Afghanistan nach den Präsidentschaftswahlen
Die dritte Podiumsdiskussion stellte den Themenkomplex Afghanistan und die Entwicklung in Folge der laufenden Präsidentschaftswahlen in den Fokus. Neben den Vertretern aus Afghanistan Prof. Baryalai Hakimi und dem Journalisten Barrry Salaam, diskutierten der Analytiker Thomas Rutting (Afghanistan Analysts Network) wie auch der Politikwissenschaftler Phillipp Münch (Stiftung Wissenschaft und Politik). Die Wahl sei definitiv ein Fortschritt für Afghanistan. Fast 60 Prozent der Bevölkerung, so aktuelle Zahlen, haben gewählt und dies sei ein Zeichen, dass ein Nein zu terroristischen Organisationen wie den Taliban beinhalte, betonte Salaam gleich zu Beginn. Der Journalist warnte auch vor voreiligen Schlüssen bezüglich der Zustände in Afghanistan. Ausschlaggebend für diese Wahl sei das Engagement der Kandidaten, denn „die Menschen wählen für Menschen, die Veränderungen bringen“, unterstrich Hakimi. Jedoch stünde der Umsetzung die militärische Macht und die Abhängigkeit vom Import entgegen.

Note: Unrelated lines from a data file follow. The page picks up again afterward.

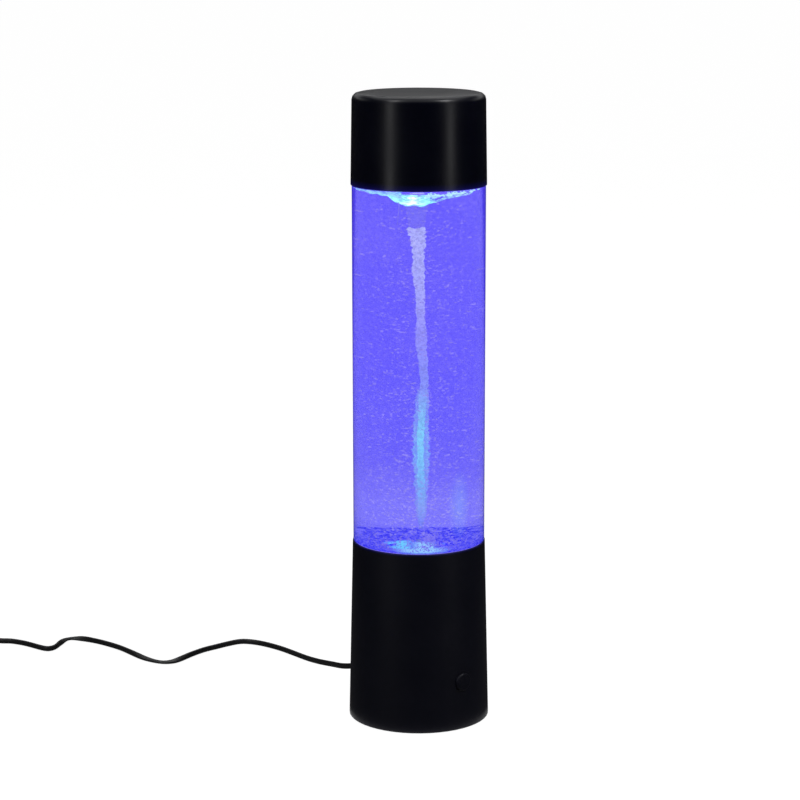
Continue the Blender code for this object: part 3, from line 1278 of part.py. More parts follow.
def cord_and_coil():
    start, start_way, _, _ = coil_ends()
    coil_mouth = start - start_way * CORD_DIAMETER
    approach = [coil_mouth - start_way * (CORD_DIAMETER * 3), coil_mouth - start_way * SEAT_GAP]
    relief_tip = RELIEF_TIP_REACH + SEAT_GAP
    route = [(0, relief_tip, CORD_EXIT_Z), *CORD_ROUTE, *approach]
    cord_points = smooth_points(route, CORD_POINT_SPACING)
    tube("cord", cord_points, CORD_DIAMETER / 2, CORD_PLASTIC)
    turns = coil_points()
    tube("cord_coil", turns, CORD_DIAMETER / 2, CORD_PLASTIC, 1)
    print(f"least gap between the coil's turns: {least_gap(turns, COIL_POINTS):.5f} m")
    print(f"cord length: {path_length(cord_points) + path_length(turns):.4f} m")


def coil_tie():
    """A strap round the coil's bundle, as a rounded loop that stands across the turns."""
    half = TIE_WIDTH / 2
    inner_r = math.sqrt(COIL_INNER_RADIUS**2 - half**2) - CORD_DIAMETER / 2 - SEAT_GAP
    outer_r = COIL_OUTER_RADIUS + CORD_DIAMETER / 2 + SEAT_GAP
    low = FLOOR_CLEARANCE + TIE_THICKNESS
    high = COIL_HIGH_Z + CORD_DIAMETER / 2 + SEAT_GAP
    inner_corner = CORD_DIAMETER / 4
    inner = rounded_rectangle(inner_r, outer_r, low, high, inner_corner)
    outer = rounded_rectangle(
        inner_r - TIE_THICKNESS,
        outer_r + TIE_THICKNESS,
        low - TIE_THICKNESS,
        high + TIE_THICKNESS,
        inner_corner + TIE_THICKNESS,
    )
    tie = flat_plate("coil_tie", [outer, inner], TIE_WIDTH, RUBBER)
    across = Matrix.Rotation(math.radians(90), 4, "X")
    tie.matrix_world = Matrix.Translation((*COIL_CENTRE, 0)) @ Matrix.Rotation(TIE_ANGLE, 4, "Z") @ across


def rounded_rectangle(left, right, low, high, corner):
    points = arc((right - corner, high - corner), corner, 0, 90, 2)
    points += arc((left + corner, high - corner), corner, 90, 180, 2)
    points += arc((left + corner, low + corner), corner, 180, 270, 2)
    points += arc((right - corner, low + corner), corner, 270, 360, 2)
    return points


def plug_frame():
    """The plug's own axes: X runs on from the cord's end, and the origin is the plug's rear face."""
    end, way = coil_points()[-1], coil_ends()[3]
    turn = math.atan2(way.y, way.x)
    return Matrix.Translation(end + way * SEAT_GAP) @ Matrix.Rotation(turn, 4, "Z")


def plug():
    frame = plug_frame()
    length = PLUG_BODY_SIZE[0]
    body = block("plug_body", PLUG_BODY_SIZE, (0, 0, 0), CORD_PLASTIC, fillet=PLUG_BODY_FILLET, rounds=2)
    body.matrix_world = frame @ Matrix.Translation((PLUG_NECK_LENGTH + length / 2, 0, 0))
    neck_outline = [
        (0, PLUG_NECK_LENGTH + PLUG_BODY_FILLET),
        (PLUG_NECK_RADII[1], PLUG_NECK_LENGTH + PLUG_BODY_FILLET),
        (PLUG_NECK_RADII[0], 0),
        (0, 0),
    ]
    neck = turned("plug_neck", neck_outline, None, SMALL_STEPS, CUTTERS)
    neck.matrix_world = frame @ Matrix.Rotation(math.radians(90), 4, "Y")
    join(body, neck)
    settle(body)
    shell_back = PLUG_NECK_LENGTH + length + SEAT_GAP
    shell_middle = shell_back + PLUG_SHELL_SIZE[0] / 2
    shell = block("plug_shell", PLUG_SHELL_SIZE, (0, 0, 0), STEEL)
    shell.matrix_world = frame @ Matrix.Translation((shell_middle, 0, 0))
    hollow_size = (
        PLUG_SHELL_SIZE[0],
        PLUG_SHELL_SIZE[1] - 2 * PLUG_SHELL_WALL,
        PLUG_SHELL_SIZE[2] - 2 * PLUG_SHELL_WALL,
    )
    hollow = helper_block("plug_hollow", hollow_size, (0, 0, 0))
    hollow.matrix_world = frame @ Matrix.Translation((shell_middle + PLUG_SHELL_WALL, 0, 0))
    cut(shell, hollow)
    for side in (-1, 1):
        window = helper_block("plug_window", (PLUG_WINDOW, PLUG_WINDOW, PLUG_SHELL_SIZE[2]), (0, 0, 0))
        place = (shell_middle, side * PLUG_WINDOW_OFFSET, PLUG_SHELL_SIZE[2] / 2)
        window.matrix_world = frame @ Matrix.Translation(place)
        cut(shell, window)
    settle(shell)
    tongue_back = shell_back + PLUG_SHELL_WALL + SEAT_GAP
    tongue_front = shell_back + PLUG_SHELL_SIZE[0] - PLUG_TONGUE_SETBACK
    tongue_size = (tongue_front - tongue_back, hollow_size[1] - 2 * SEAT_GAP, PLUG_TONGUE_THICKNESS)
    tongue_z = -hollow_size[2] / 2 + SEAT_GAP + PLUG_TONGUE_THICKNESS / 2
    tongue = block("plug_tongue", tongue_size, (0, 0, 0), WHITE_PLASTIC)
    tongue.matrix_world = frame @ Matrix.Translation(((tongue_back + tongue_front) / 2, 0, tongue_z))
    settle(tongue)


def build_lamp():
    base_housing()
    bottom_cover()
    feet()
    cover_screws()
    tank_tube()
    tank_floor()
    seal("floor_seal", FLOOR_TOP_Z - SEAL_BELOW_FACE)
    seat_screws()
    tank_lid()
    seal("lid_seal", LID_UNDER_Z - SEAL_BELOW_FACE)
    fill_plug()
    water_fill()
    impeller()
    magnet_carrier()
    motor_can()
    motor_bracket()
    bracket_screws()
    led_board()
    control_board()
    power_button()
    power_switch()
    top_cap()
    strain_relief()
    inner_leads()
    cord_and_coil()
    coil_tie()
    plug()


build_lamp()
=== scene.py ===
"""The looks of the water vortex lamp: finishes, lit water with its vortex, and the cord on the table.

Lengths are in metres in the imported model's own frame: +Z up, the lamp's axis at x = y = 0, the push button
facing -Y and the cord leaving at +Y. Places said to be aside and ahead lie to the right and to the front of
the axis, as the camera sees it.
"""

import json
import math
import random

import bmesh
import bpy
from mathutils import Matrix, Vector

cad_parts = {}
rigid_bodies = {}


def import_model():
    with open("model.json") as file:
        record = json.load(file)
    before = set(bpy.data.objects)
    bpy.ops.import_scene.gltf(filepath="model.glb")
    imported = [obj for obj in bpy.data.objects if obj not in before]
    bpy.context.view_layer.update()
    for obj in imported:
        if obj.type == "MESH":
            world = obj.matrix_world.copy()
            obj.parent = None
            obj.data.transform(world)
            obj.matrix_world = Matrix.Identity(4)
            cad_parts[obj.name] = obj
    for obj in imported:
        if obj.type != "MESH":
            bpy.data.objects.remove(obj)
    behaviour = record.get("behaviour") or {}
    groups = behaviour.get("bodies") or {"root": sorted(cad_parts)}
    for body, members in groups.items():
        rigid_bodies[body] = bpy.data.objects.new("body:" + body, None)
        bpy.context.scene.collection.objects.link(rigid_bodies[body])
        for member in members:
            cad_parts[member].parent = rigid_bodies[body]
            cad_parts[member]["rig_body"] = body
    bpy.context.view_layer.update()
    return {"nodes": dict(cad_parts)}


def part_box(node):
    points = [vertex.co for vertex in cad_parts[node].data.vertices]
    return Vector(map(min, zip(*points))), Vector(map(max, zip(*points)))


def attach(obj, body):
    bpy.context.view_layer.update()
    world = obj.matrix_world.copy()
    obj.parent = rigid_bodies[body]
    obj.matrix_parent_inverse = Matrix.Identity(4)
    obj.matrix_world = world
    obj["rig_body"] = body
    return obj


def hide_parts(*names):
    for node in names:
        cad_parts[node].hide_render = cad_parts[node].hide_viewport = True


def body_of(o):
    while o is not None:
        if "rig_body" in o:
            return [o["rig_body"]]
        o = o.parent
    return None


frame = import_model()

# Camera, from the photograph's perspective
PHOTO_SIDE = 800
FOCAL_PIXELS = 2519.6
AXIS_PIXEL_X = 418.85
CAMERA_DISTANCE = 1.307
CAMERA_HEIGHT = 0.440
CAMERA_AZIMUTH = math.radians(-39)
CAMERA_PITCH = math.radians(11.556)
SENSOR = 36.0

# Floor, backdrop and the dark cloth round the lamp
SEEN_RAYS = ("Is Camera Ray", "Is Glossy Ray", "Is Transmission Ray")
ROOM_LIGHT = 0.3
FLOOR_RADIUS = 14.0
FLOOR_STEPS = 96
FLOOR_Z = -0.0002
FLOOR_SEEN_COLOR = (0.16, 0.16, 0.16)
FLOOR_GLOW = (0.945, 0.945, 0.945)
FLAG_RADIUS = 1.3
FLAG_LOW_Z = 0.0004
FLAG_HEIGHTS = (0.65, 0.90, 1.60)
FLAG_STEPS = 96
FLAG_PAST_BASE = 0.003
FLAG_GAP_ROW = 2
FLAG_GAP_SHARE = 0.3
# A faint painted glow on the cloth near the lamp, which the base's edges mirror as a dim sheen
TABLE_GLOW = 0.05
TABLE_GLOW_REACH = (0.22, 0.40)

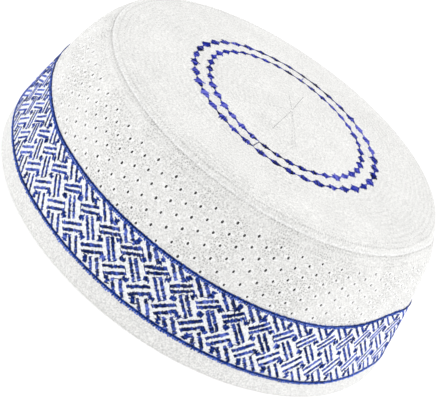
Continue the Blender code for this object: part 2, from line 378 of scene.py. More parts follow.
def thread_finish(name, dark, middle, pale):
    """Glossy embroidery thread: each stitch has its own tone, part random and part painted sheen
    and shade, with fine fibres.
    """
    finish = new_finish(name)
    shader = finish.node_tree.nodes["Principled BSDF"]
    shader.inputs["Roughness"].default_value = 0.38
    shader.inputs["Specular IOR Level"].default_value = 0.08
    # The tone carries painted sheen and painted shade as well as each stitch's own colour.
    depth = add_node(finish, "ShaderNodeAttribute", attribute_name="thread_tone")
    mottle = maths(finish, "SUBTRACT", noise(finish, scale=1600.0, detail=1.0), 0.5)
    level = maths(finish, "MULTIPLY_ADD", mottle, THREAD_MOTTLE, depth.outputs["Fac"])
    ramp = add_node(finish, "ShaderNodeValToRGB", {"Fac": level})
    ramp.color_ramp.elements[0].color = (*dark, 1.0)
    ramp.color_ramp.elements[1].color = (*pale, 1.0)
    ramp.color_ramp.elements.new(0.5).color = (*middle, 1.0)
    finish.node_tree.links.new(ramp.outputs["Color"], shader.inputs["Base Color"])
    along, across = map_parts(finish, "along_thread")
    twist = maths(finish, "MULTIPLY", along, THREAD_TWIST[0])
    twist = maths(finish, "MULTIPLY_ADD", across, THREAD_TWIST[1], twist)
    add_relief(finish, maths(finish, "SINE", twist), strength=0.35, distance=FIBRE_RISE)
    return finish


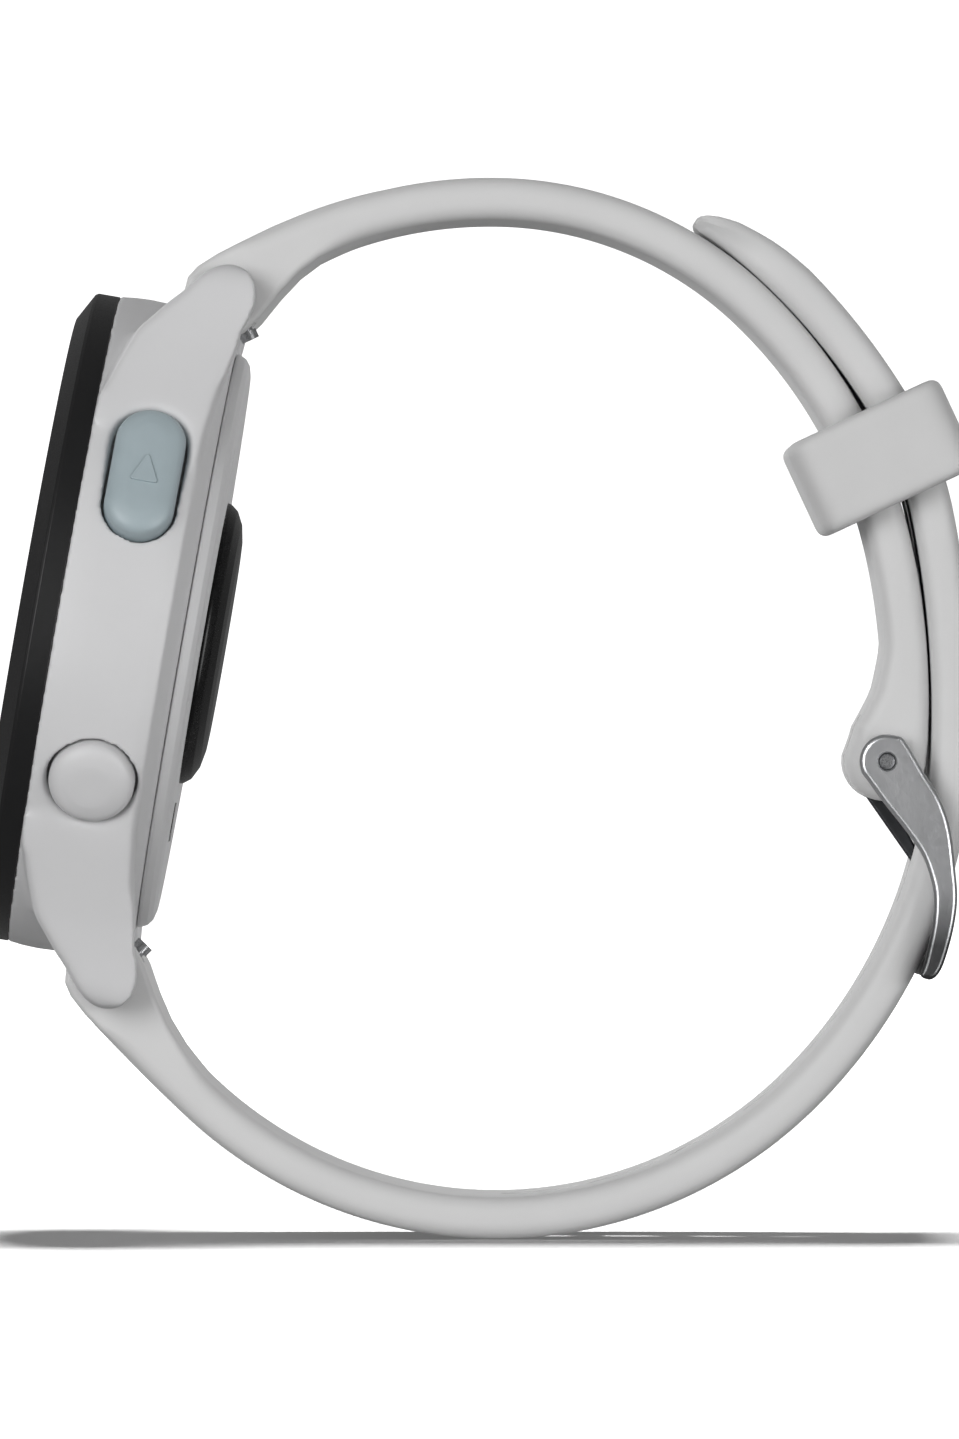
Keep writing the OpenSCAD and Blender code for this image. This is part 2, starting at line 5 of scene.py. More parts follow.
import bmesh
import bpy
import numpy as np
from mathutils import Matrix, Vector


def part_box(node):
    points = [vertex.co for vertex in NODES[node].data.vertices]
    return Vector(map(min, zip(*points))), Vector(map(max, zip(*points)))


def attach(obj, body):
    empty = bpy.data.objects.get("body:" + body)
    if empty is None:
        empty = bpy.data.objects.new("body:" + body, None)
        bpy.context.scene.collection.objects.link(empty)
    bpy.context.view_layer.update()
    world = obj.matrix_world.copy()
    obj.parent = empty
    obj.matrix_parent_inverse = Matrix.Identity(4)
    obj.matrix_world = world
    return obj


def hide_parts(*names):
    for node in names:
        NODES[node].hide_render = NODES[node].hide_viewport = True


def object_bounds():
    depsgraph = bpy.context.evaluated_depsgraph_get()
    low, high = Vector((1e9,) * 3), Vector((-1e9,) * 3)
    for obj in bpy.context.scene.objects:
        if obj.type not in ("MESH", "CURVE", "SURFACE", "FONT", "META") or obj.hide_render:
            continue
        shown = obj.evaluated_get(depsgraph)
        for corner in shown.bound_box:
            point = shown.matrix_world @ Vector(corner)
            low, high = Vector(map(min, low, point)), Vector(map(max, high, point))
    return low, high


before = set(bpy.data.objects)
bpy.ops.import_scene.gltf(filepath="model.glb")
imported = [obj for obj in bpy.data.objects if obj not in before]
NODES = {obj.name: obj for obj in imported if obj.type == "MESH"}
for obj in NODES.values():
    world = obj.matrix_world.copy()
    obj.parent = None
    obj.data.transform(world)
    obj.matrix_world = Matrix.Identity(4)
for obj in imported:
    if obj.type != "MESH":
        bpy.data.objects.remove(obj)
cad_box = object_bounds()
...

„Eine festgefahrene Situation“ sah hingegen der Analyst Ruttig, denn die westliche Welt habe es versäumt, Afghanistan auf den Weg zur Demokratie zu führen. Zentral war für ihn die Frage nach dem Danach: „Was passiert wenn die Demokratie versagt?“. Operative Schwächen des Landes - diese seien nach Münch das Hauptproblem. Der Interessenkonflikt zwischen der jungen und der traditionsbewussten afghanischen Bevölkerung stünde der Entwicklung zu einer Demokratie im Wege. Im Laufe der Diskussion wurden so die Schwierigkeiten in der Herausbildung einer Demokratie, bedingt durch den fehlenden Wandlungsprozess aber auch die Rolle der Jugend, der Thomas Ruttig mangelndes Engagement attestierte, deutlich.